■ **REQUIREMENTS**: Print verbatim the opening line of the material and every subsequent line through the one containing "WOOL_BUMP_DEPTH = 0.00025".

■ **DATASET EXCERPT**:
────────────────────────────────────────
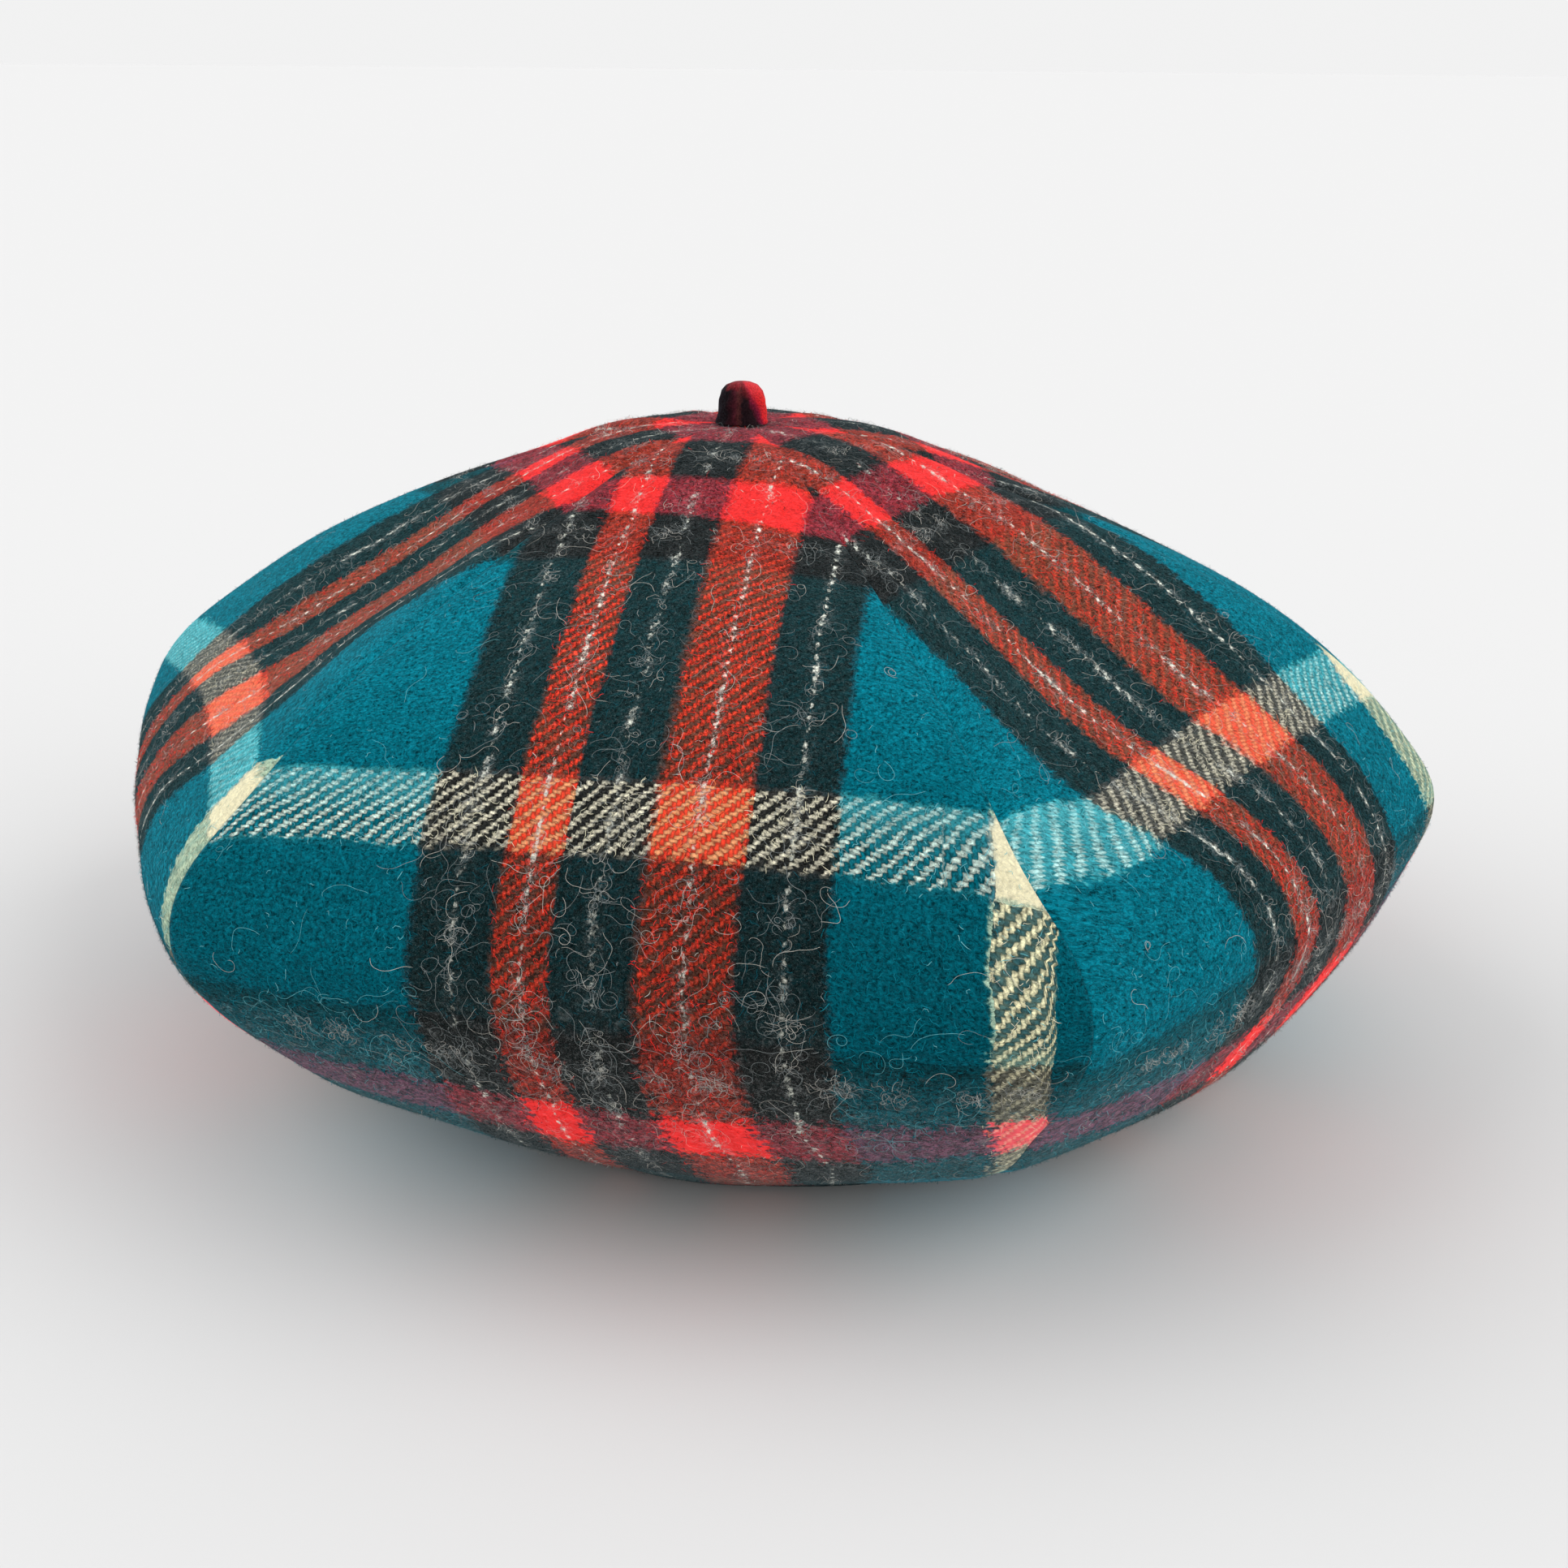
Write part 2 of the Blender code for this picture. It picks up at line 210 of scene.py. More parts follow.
# Where the cloth is felted, on the crown and where it turns under, down the gore
CROWN_FELTED = (45.0, 60.0)
TURNED_UNDER = (150.0, 178.0)
BUMP_DEPTH = 0.00022
WOOL_BUMP_DEPTH = 0.00025

# Nap: plain colours of the fibres, and which show where a warp and a weft cross
FIBRE_COLOURS = {
    "teal_dark": (0.006, 0.085, 0.115),
    "teal": TEAL[:3],
    "teal_light": (0.010, 0.230, 0.310),
    "dark": (0.008, 0.014, 0.014),
    "dark_light": (0.030, 0.060, 0.062),
    "red_dark": (0.45, 0.030, 0.022),
    "red": (0.92, 0.036, 0.028),
    "orange": (0.92, 0.22, 0.075),
    "cream": (0.78, 0.74, 0.54),
    "sky": (0.16, 0.50, 0.56),
    "violet": (0.36, 0.15, 0.23),
    "grey": (0.28, 0.31, 0.31),
    "pale": (0.62, 0.60, 0.54),
}
FIBRE_SLOTS = {name: number for number, name in enumerate(FIBRE_COLOURS)}
KINDS = {
    TEAL: "teal", DARK: "dark", WARP_RED: "red", WEFT_RED: "red", CREAM: "cream", WEFT_CREAM: "cream",
}
WARP_NAP = {
    "teal": {"teal_dark": 0.35, "teal": 0.38, "teal_light": 0.25, "sky": 0.02},
    "dark": {"dark": 0.80, "dark_light": 0.17, "grey": 0.03},
    "red": {"red_dark": 0.28, "red": 0.62, "dark": 0.08, "pale": 0.02},
    "cream": {"cream": 0.70, "sky": 0.30},
}
YARN_KINDS = list(WARP_NAP)
RED_KIND, CREAM_KIND = YARN_KINDS.index("red"), YARN_KINDS.index("cream")
WEFT_NAP = {
    "teal": {"teal": "teal", "dark": "teal_dark", "red": "red_dark", "cream": "sky"},
    "dark": {"teal": "dark", "dark": "dark", "red": "dark", "cream": "grey"},
    "red": {"teal": "violet", "dark": "red_dark", "red": "red", "cream": "orange"},
    "cream": {"teal": "sky", "dark": "cream", "red": "orange", "cream": "cream"},
}
WEFT_NAP_SHARE = {"teal": 0.12, "dark": 0.26, "red": 0.60, "cream": 0.62}
# Darker fibre colours, taken for painted shade and for felted clumps
DARKER = {
    "teal_light": "teal", "teal": "teal_dark", "red": "red_dark", "red_dark": "dark",
    "violet": "teal_dark", "grey": "dark_light", "dark_light": "dark",
}
NAP_SEED = 100
NAP_PER_GORE = 17500
SPARE_PLACES = 3500
CUT_MARGIN = 1.0
UNDERSIDE_START = 205.0
UNDERSIDE_NAP_SHARE = 0.4
THINNED_ON_CREAM_WARP, THINNED_ON_CREAM_WEFT = 0.75, 0.4
# Painted shade: the share of fibres given a darker colour low on the front gore, and on the others
SHADED_NAP_FRONT, SHADED_NAP_ELSEWHERE = 0.65, 0.1
FELTED_NAP = 0.85
# Sizes of a short fibre: steps along the cloth, lift off it, width, and depth of its root
FIBRE_STEPS = (0.30, 0.75)
FIBRE_LIFTS = (0.03, 0.24)
FIBRE_WIDTHS = (0.06, 0.10)
FIBRE_ROOT_DEPTH = 0.02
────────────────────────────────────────
■ **ANSWER FOR THIS EXERCISE**:
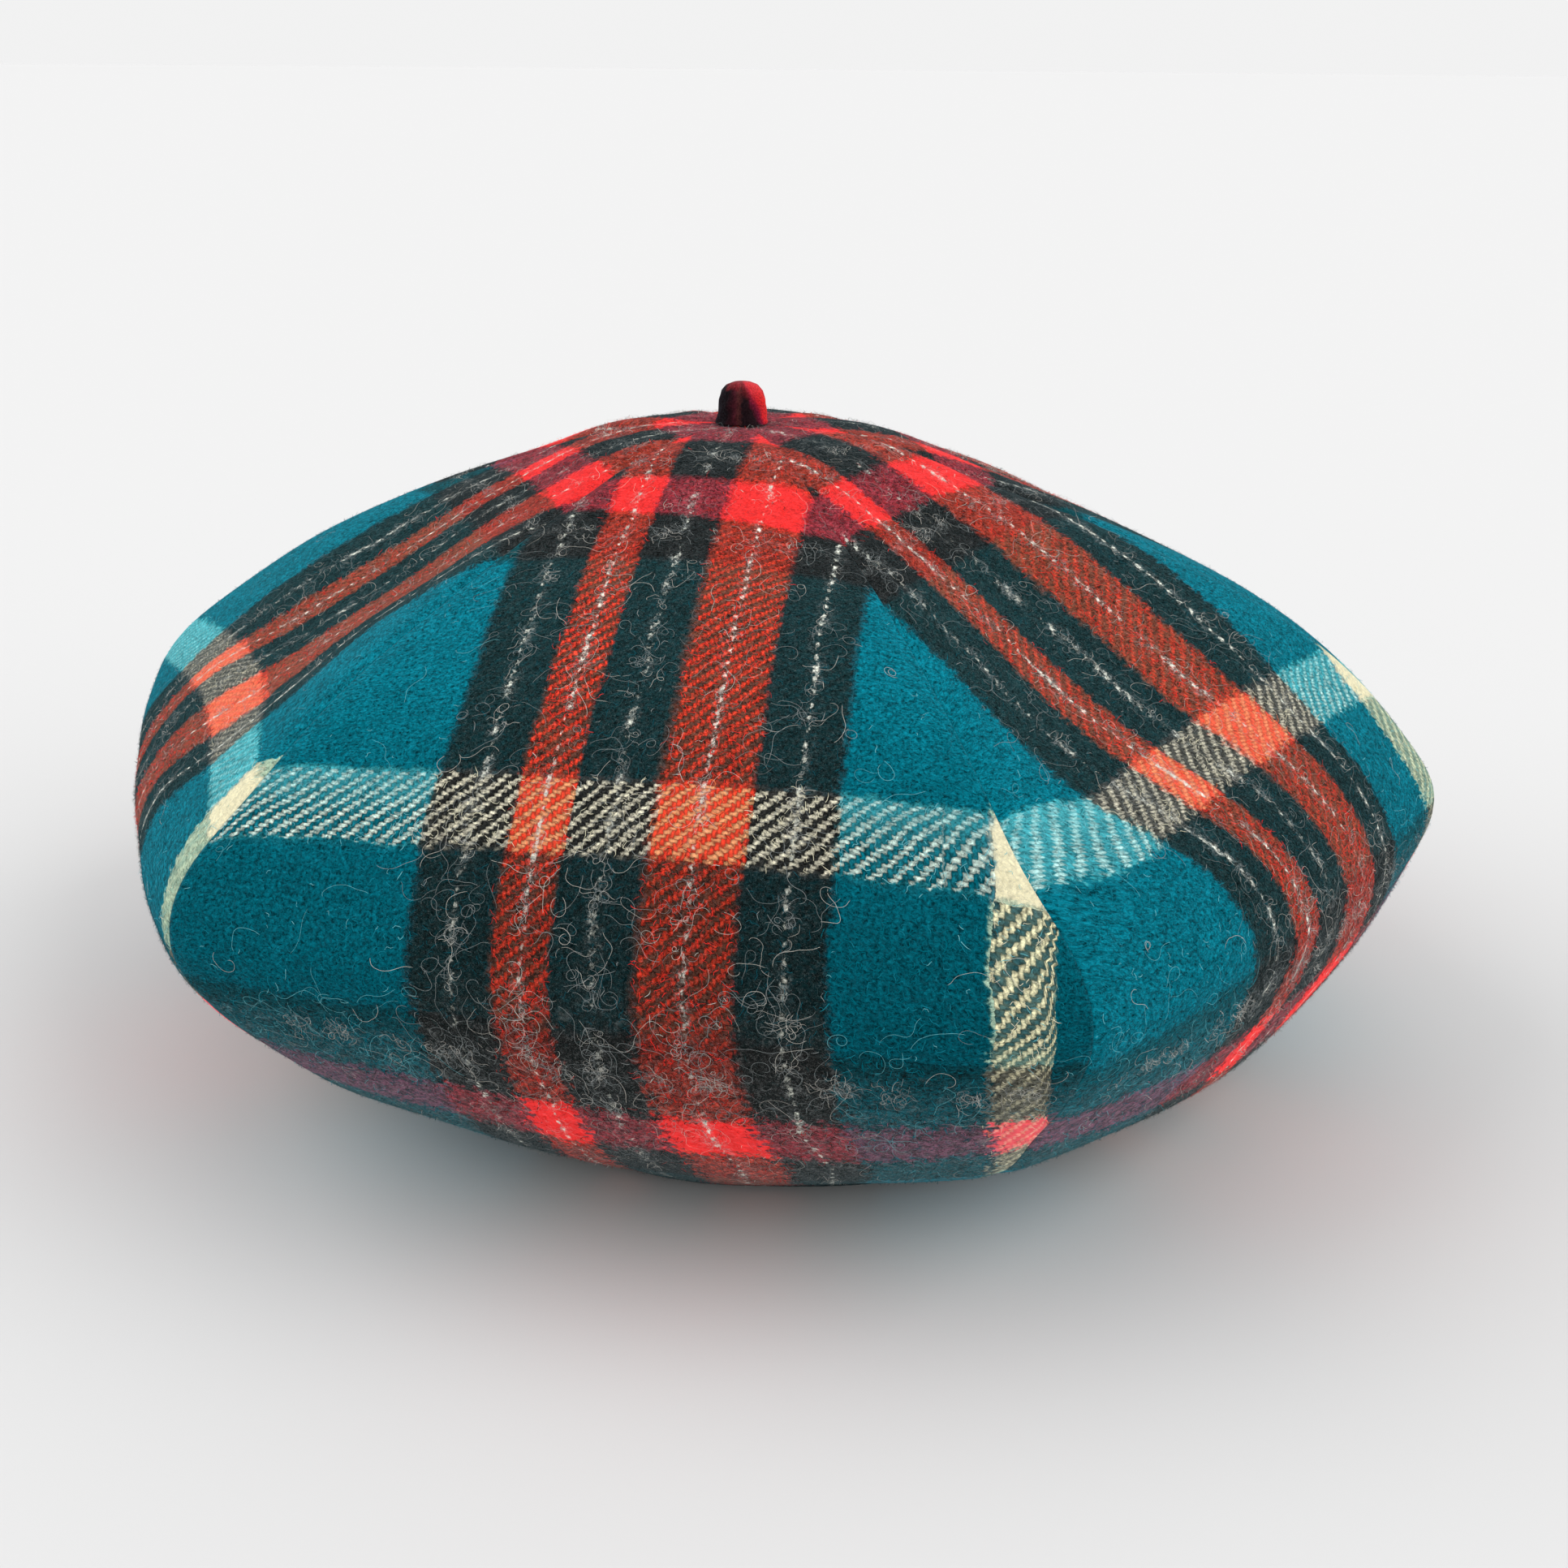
Write part 2 of the Blender code for this picture. It picks up at line 210 of scene.py. More parts follow.
# Where the cloth is felted, on the crown and where it turns under, down the gore
CROWN_FELTED = (45.0, 60.0)
TURNED_UNDER = (150.0, 178.0)
BUMP_DEPTH = 0.00022
WOOL_BUMP_DEPTH = 0.00025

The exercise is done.